Work to be completed:
Write out all the data again, exactly as it stands.

Data excerpt:
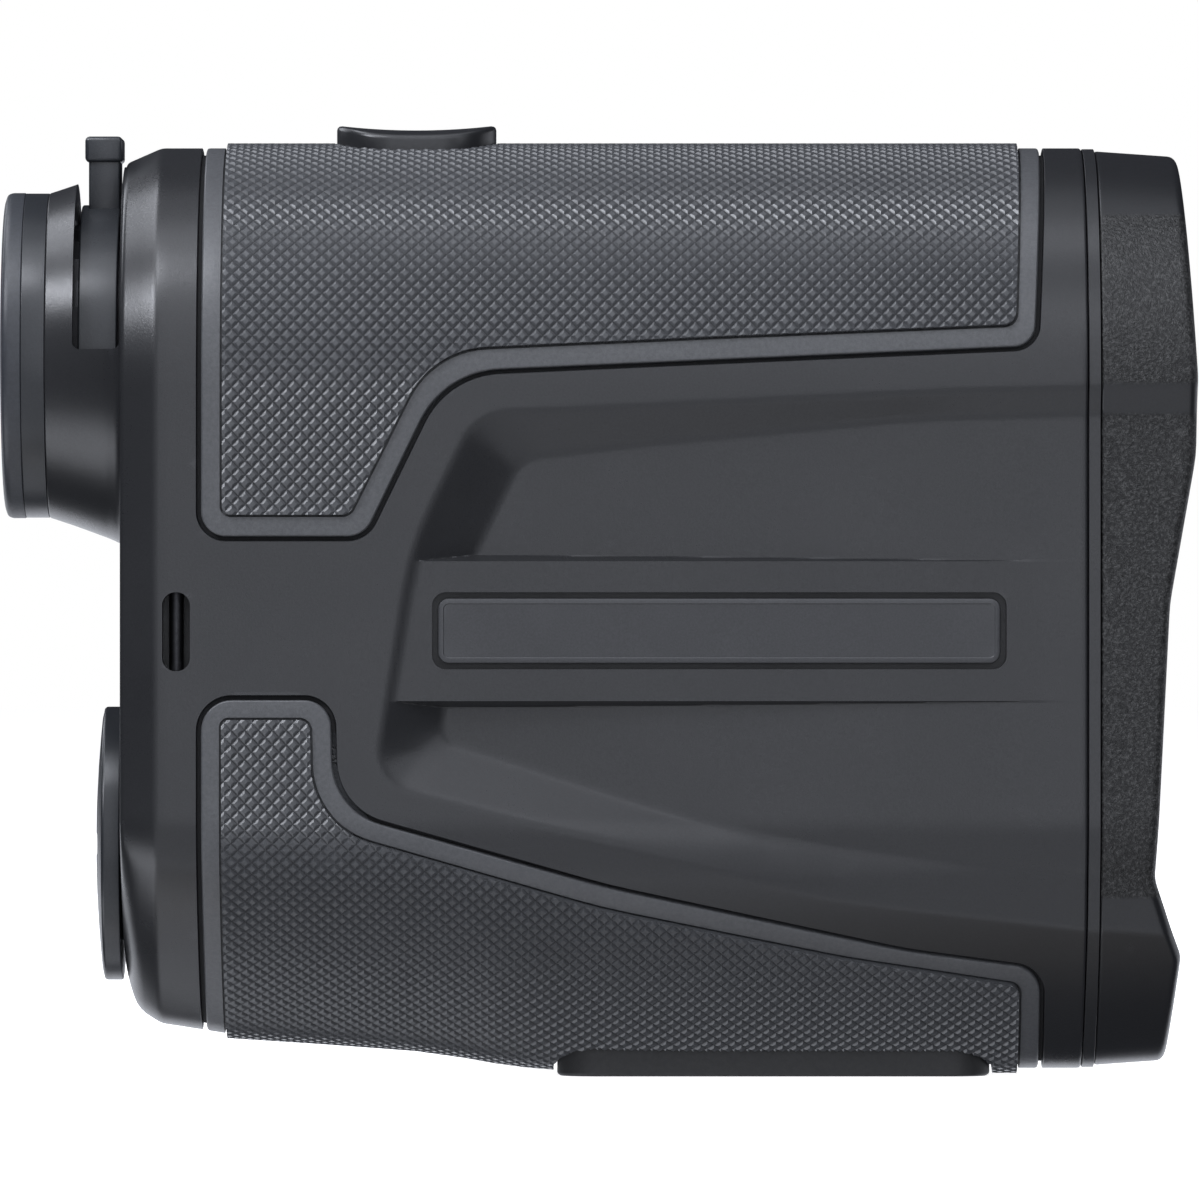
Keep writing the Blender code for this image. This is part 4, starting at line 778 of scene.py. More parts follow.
# %% [markdown]
# The hood's mould is etched coarsely in two bands, so its material starts as plain plastic, and the band
# group lets the coarse grain through only there. The lens glass is slightly blue, as coated glass is.

# %% Hood and glass
ETCHED_BANDS = ((57.2, 71.6), (14.9, 55.1))
ETCH_DEPTH = 0.16 * MM


def hood_texture():
    """The hood's moulded finish: a coarse etched texture in two bands, satin plastic beside them."""
    tree, shader = moulded("hood_texture", (0.0165, 0.017, 0.0185), 0.34, 5200, 0.010, wear=0.2,
                           unevenness=0.06)
    base, rough, pits = [shader.inputs[name].links[0].from_socket
                         for name in ("Base Color", "Roughness", "Normal")]
    etched = maths(tree, "MAXIMUM", *[use_group(tree, BAND, Low=low, High=high)["Mask"]
                                      for low, high in ETCHED_BANDS])
    etch = use_group(tree, GRAIN, Scale=3400.0)
    crumbs = maths(tree, "MULTIPLY", maths(tree, "SUBTRACT", etch["Height"], 0.5), etched)
    specks = maths(tree, "POWER", etch["Tops"], 2.2)
    pepper = mix(tree, specks, (0.0015, 0.0015, 0.0015), (0.055, 0.055, 0.054))
    tree.links.new(mix(tree, etched, base, pepper), shader.inputs["Base Color"])
    tree.links.new(maths(tree, "ADD", rough, maths(tree, "MULTIPLY", etched, 0.12)),
                   shader.inputs["Roughness"])
    tree.links.new(add_bump(tree, crumbs, ETCH_DEPTH, below=pits), shader.inputs["Normal"])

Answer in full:
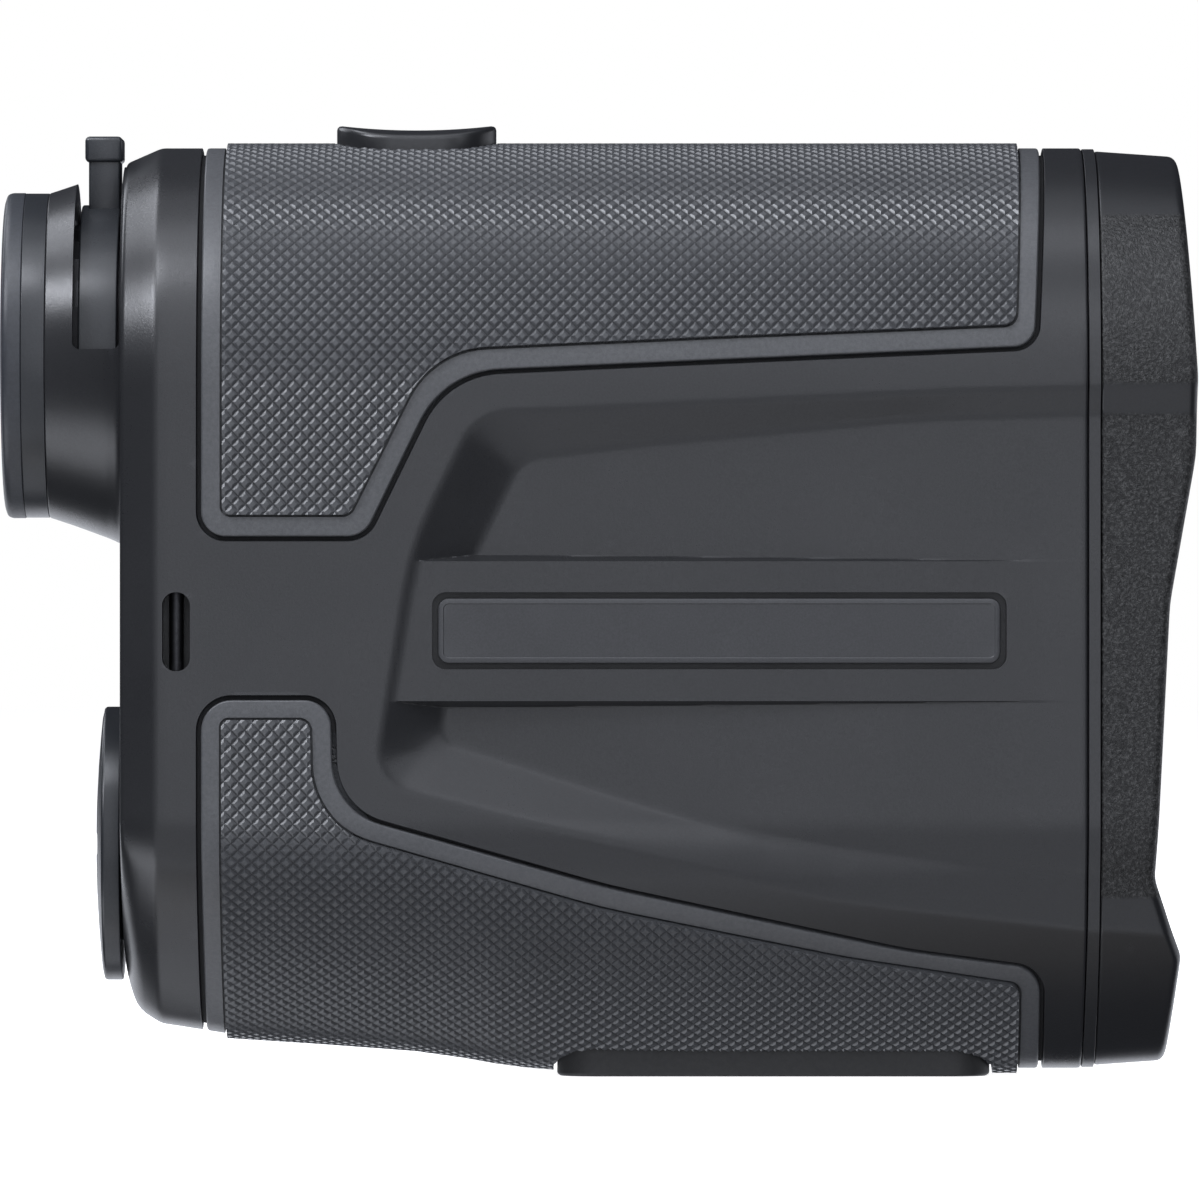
Keep writing the Blender code for this image. This is part 4, starting at line 778 of scene.py. More parts follow.
# %% [markdown]
# The hood's mould is etched coarsely in two bands, so its material starts as plain plastic, and the band
# group lets the coarse grain through only there. The lens glass is slightly blue, as coated glass is.

# %% Hood and glass
ETCHED_BANDS = ((57.2, 71.6), (14.9, 55.1))
ETCH_DEPTH = 0.16 * MM


def hood_texture():
    """The hood's moulded finish: a coarse etched texture in two bands, satin plastic beside them."""
    tree, shader = moulded("hood_texture", (0.0165, 0.017, 0.0185), 0.34, 5200, 0.010, wear=0.2,
                           unevenness=0.06)
    base, rough, pits = [shader.inputs[name].links[0].from_socket
                         for name in ("Base Color", "Roughness", "Normal")]
    etched = maths(tree, "MAXIMUM", *[use_group(tree, BAND, Low=low, High=high)["Mask"]
                                      for low, high in ETCHED_BANDS])
    etch = use_group(tree, GRAIN, Scale=3400.0)
    crumbs = maths(tree, "MULTIPLY", maths(tree, "SUBTRACT", etch["Height"], 0.5), etched)
    specks = maths(tree, "POWER", etch["Tops"], 2.2)
    pepper = mix(tree, specks, (0.0015, 0.0015, 0.0015), (0.055, 0.055, 0.054))
    tree.links.new(mix(tree, etched, base, pepper), shader.inputs["Base Color"])
    tree.links.new(maths(tree, "ADD", rough, maths(tree, "MULTIPLY", etched, 0.12)),
                   shader.inputs["Roughness"])
    tree.links.new(add_bump(tree, crumbs, ETCH_DEPTH, below=pits), shader.inputs["Normal"])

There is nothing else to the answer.